CLA alums among writers, journalists to be honored at awards luncheon

Five veteran media professionals have been selected to receive awards from the Auburn University Journalism Advisory Council. They will be recognized with an awards ceremony on Sept. 15. 

The 2017 recipients are: award-winning broadcast news producer Don Moseley, magazine industry veteran Kay Acton, sports journalist Mark Murphy, long-time executive director of the Alabama Press Association and journalism faculty member at the University of Alabama Bill Keller, and best-selling author Tim Dorsey.

The annual awards will be presented during a luncheon at the Auburn Marriott Opelika Hotel and Conference Center at Grand National on Friday, Sept. 15. Hosted by the Auburn University Journalism Advisory Council, the luncheon and program begin at 11:30 a.m. and tickets cost $35 each.

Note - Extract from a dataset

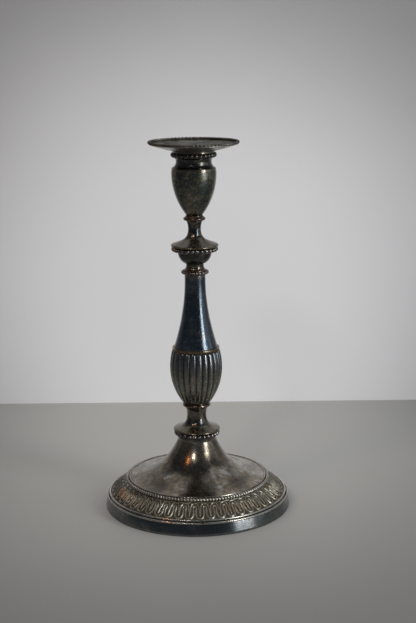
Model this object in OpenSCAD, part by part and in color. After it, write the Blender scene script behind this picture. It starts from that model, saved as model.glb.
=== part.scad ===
// Table candlestick of silver-plated sheet: a loaded round foot, a stem built up
// from stamped sections on one tie rod, and a drip pan with its candle tube that
// lifts out of the socket. Origin: centre of the foot, on the table. +Z is up.

/* [Metal and fits] */
// Thickness of the stamped sheet
sheet = 0.8; // [0.6:0.1:1]
// Gap on the radius between the lift-out tube and its socket
slip = 0.35; // [0.3:0.05:0.4]
// Radius of the tie rod
rod_r = 2.5; // [2:0.1:2.6]

/* [Candle nozzle] */
// Radius of the hole that takes the candle
candle_r = 11.2; // [11:0.05:11.25]
// Depth of the hole that takes the candle
candle_depth = 25; // [20:1:28]
// Outer radius of the drip pan, beads included
pan_r = 33.4; // [31:0.1:36]
// Rise of the drip pan from its seat to its edge
pan_rise = 4.8; // [4:0.1:6]
// Beads round the drip pan
pan_beads = 74; // [60:1:80]

/* [Sconce] */
// Radius of the sconce's narrow neck
neck_r = 13; // [12.9:0.05:13.4]
// Height of the neck, from the shoulder to the seat of the pan
neck_h = 14.4; // [13.5:0.1:16]
// Radius of the bowl at its shoulder
bowl_r = 16.4; // [16.2:0.1:18]
// Height of the bowl
bowl_h = 32.6; // [30:0.2:40]

/* [Upper knop and collar] */
// Height of the ring under the bowl
bowl_ring_h = 3.8; // [3.4:0.1:4.4]
// Height of the spool on top of the upper knop
upper_spool_h = 19.3; // [16:0.2:24]
// Height of the cup below the upper knop
upper_cup_h = 14.7; // [14:0.1:20]
// Height of the beaded collar at the top of the shaft
collar_h = 6.4; // [6:0.1:8]

/* [Shaft and bulb] */
// Height of the plain shaft above the bulb's lip
shaft_h = 54.5; // [45:0.5:70]
// Radius of the shaft at its top
shaft_top_r = 7.7; // [7:0.1:8.4]
// Widest radius of the fluted bulb
bulb_r = 19.6; // [18:0.1:22]
// Height of the fluted bulb
bulb_h = 43.2; // [40:0.2:46]
// Radius of the bulb's curve, seen from the side
bulb_curve_r = 46; // [42:0.5:50]
// Height of the ring under the bulb
bulb_ring_h = 2.8; // [2.6:0.1:3.4]

/* [Lower knop] */
// Height of the spool on top of the lower knop
lower_spool_h = 18.6; // [16:0.2:24]
// Height of the beaded collar under the lower knop
lower_collar_h = 6.4; // [6.2:0.1:7]
// Radius of both knops, beads included
knop_r = 17.6; // [17.2:0.1:19]
// Beads round each knop and round the sconce
knop_beads = 28; // [22:1:29]

/* [Foot] */
// Outer radius of the foot
foot_r = 70.1; // [68:0.1:76]
// Height of the foot's dome above the table
dome_h = 52; // [46:0.5:60]
// Height of the dome's outer edge above the table
dome_edge_h = 22.8; // [21:0.1:25]
// Height of the foot's upright wall
wall_h = 8.4; // [7:0.1:9]

/* [Hidden] */
$fn = 96;

// Sections stand on each other, so each one's foot is the sum of those below.
collar_low_z = dome_h;
lower_spool_z = collar_low_z + lower_collar_h;
bulb_ring_z = lower_spool_z + lower_spool_h;
bulb_z = bulb_ring_z + bulb_ring_h;
lip_z = bulb_z + bulb_h;
collar_z = lip_z + shaft_h;
cup_z = collar_z + collar_h;
upper_spool_z = cup_z + upper_cup_h;
bowl_ring_z = upper_spool_z + upper_spool_h;
bowl_z = bowl_ring_z + bowl_ring_h;
shoulder_z = bowl_z + bowl_h;
seat_z = shoulder_z + neck_h;

rod_gap = 0.3;
rod_hole_r = rod_r + rod_gap;
tube_wall = 0.55;
tube_r = candle_r + tube_wall;
socket_wall = 0.4;
socket_r = tube_r + slip;
neck_gap = 0.05;
neck_bore_r = socket_r + socket_wall + neck_gap;
past = 1;

pan_bead_r = 1.1;
pan_ring_r = pan_r - pan_bead_r;
pan_ring_z = seat_z + pan_rise + pan_bead_r + 0.2;
sconce_bead_r = 1.9;
sconce_ring_r = neck_r + 2.05;
sconce_ring_z = seat_z - 2.9;
knop_bead_r = 1.7;
knop_ring_r = knop_r - 0.2 - knop_bead_r;
collar_bead_r = 1.35;
collar_ring_r = shaft_top_r + 1.25;
collar_ring_z = collar_z + 2.1;
collar_beads = 24;
foot_wire_r = 1.3;
foot_wire_ring_r = foot_r - 16.8;
foot_wire_z = dome_edge_h - foot_wire_r;
reed_r = 0.75;
// [radius, height] of the inner and the outer reed on the foot's edge
reeds = [[foot_r - 3.5, wall_h + 2.5], [foot_r - 1.65, wall_h + 1.1]];

nut_flats = 8;
nut_h = 4;
low_washer_r = 7;
top_washer_r = 4;
washer_h = 1.2;
rod_low_z = 12;
rod_end = 2;
bowl_floor = 1.2;
felt_h = 1.2;
base_r = foot_r - 2.2;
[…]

Don Moseley is the recipient of the Roy Bain Distinguished Special Achievement in Journalism. Moseley, a director of the Center for Journalism Integrity and Excellence at DePaul University, has a long and distinguished broadcast journalism career. He has served as an award-winning news producer for WMAQ-TV in Chicago before spending several years as a producer for CBS News, where he contributed stories to "60 Minutes," "CBS Evening News," "48 Hours," and other programs. Moseley has been honored with the prestigious George Foster Peabody Award twice, most recently in 2016 for his role in a WMAQ investigative report on the police shooting of 17-year-old Laquan McDonald in 2014.

Kay Acton is the recipient of the Distinguished Auburn University Journalism Alumnus Award. She is a 1984 graduate in public relations/journalism, and has been associated with some of the magazine industry’s most popular titles through her work with Southern Progress. Acton first distinguished herself as editor of Weight Watchers magazine. She brought new life to the magazine, reversed a decline in circulation, and earned a “most improved” award for the magazine from the Association for Women in Communication. After that, she became executive editor, and then vice president and editor-in-chief for Coastal Living magazine. Under her years of leadership, Coastal Living magazine won editorial excellence awards and was recognized for its cultural popularity. More recently, she has served as a magazine consultant, a member of several journalism-related advisory committees for Auburn, and a generous supporter of the Auburn journalism program.

Bill Keller is the recipient of the Distinguished Alabama Community Journalist Award. His impact on Alabama journalism is measured in three distinct roles: as a newspaper journalist, executive director of the Alabama Press Association, and faculty member at the University of Alabama. He was managing editor for the Sand Mountain Reporter, reporter for the Tuscaloosa News, and editor/publisher of the Talladega Daily Home before becoming executive director of the Alabama Press Association. There, he was a strong advocate for open courts and the rights of journalists, particularly at the college level. Since 2004, he has been inspiring the next generation of news professionals at the University of Alabama. He teaches news writing and reporting, and coordinates the master’s degree in community journalism that the University offers through the Anniston Star.

Mark Murphy is the recipient of the Distinguished Alabama Community Sports Journalist Award. A native of Auburn, Murphy has served the community of Auburn sports fans for the past 36 years as editor and publisher of Inside the Auburn Tigers. He has also navigated the publication through the print to online and social media transition, and then to its current relationship with the sports publishing company. A former sports editor of The Auburn Plainsman, Murphy was sports editor at the Selma Times-Journal for a year and worked with the Columbus (Ga.) Ledger-Enquirer for six years before joining Inside the Auburn Tigers.

Tim Dorsey is the recipient of the Distinguished Mass Media Achievement Award. Following a stint in newspaper journalism, Dorsey embarked on a career writing popular novels that combine south Florida satire with the escapades of Serge Storms, a character who has been described as a serial killer with a strong sense of justice. Through 23 novels, Dorsey has captivated a growing and loyal following with his books. His book signings and readings are lively parties, often featuring live music. Dorsey served as editor of The Auburn Plainsman student newspaper from 1982-83. After graduation, he worked for the Montgomery Advertiser and Tampa Tribune, rising to night metro editor before his first book was published and he devoted himself full time to his career as a novelist. 

The Auburn University (AU) Journalism Advisory Council established these awards in 2004 to recognize and celebrate the best and most enduring professionals in the field, both in this state and those outside it with Alabama roots. Only the AU Journalism Alumnus award must go to someone with Auburn connections.

“I am amazed at how, year after year, we continue to highlight so many great professionals who represent our school and state so well,” said John Carvalho, associate director for journalism in the School of Communication and Journalism. “With journalism under fire from so many fronts, it’s encouraging to see how many hard-working and deserving folks are out there.”